Ik vroeg een keer aan de dochter van een overledene daags voor de uitvaart wat zij wilde dat ik de dag daarna aan zou hebben. “Alsjeblieft geen strak zwart mantelpak en al helemaal geen zwart hoedje. Als jij er zo statig uitziet voelen wij ons minder op ons gemak”. Haar antwoord gaf precies weer wat ik al eerder bedacht had, maar niet wist te verwoorden. Als ik een uitvaart organiseer concentreer ik me vooral op de nabestaanden. Ik vind het een kunst om er voor te zorgen dat er zo min mogelijk zaken zijn die de nabestaanden afhouden van het afscheid nemen. Dus, muziek die bij de overledene past, niet in een strak pak de kist in als iemand dat al 30 jaar niet meer gedragen heeft, geen synthetische tierlantijnen bekleding in de kist als de overledene een bonk van een vent is. Het moet allemaal passen bij de persoon die de overledene was.

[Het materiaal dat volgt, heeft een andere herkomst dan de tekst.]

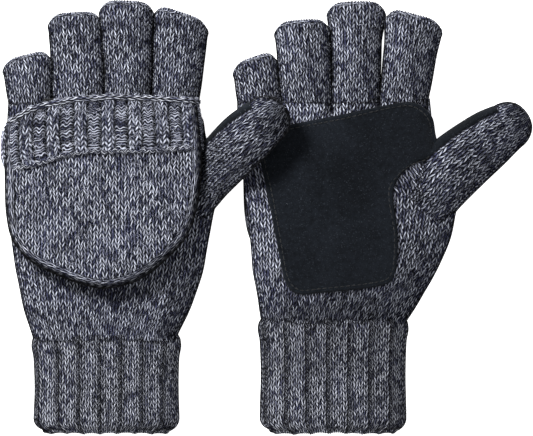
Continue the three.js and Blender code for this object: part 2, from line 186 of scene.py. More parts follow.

Sindsdien shop ik vaak. Het strakke zwart voldoet niet meer. Een enkele keer doe ik een uitvaart in spijkerbroek, maar dan wel met een net jasje, anders voel ík me niet op mijn gemak. Maar nooit en te nimmer draag ik sieraden bij een uitvaart met dank aan de Stivu en Amy Groskamp-ten Have.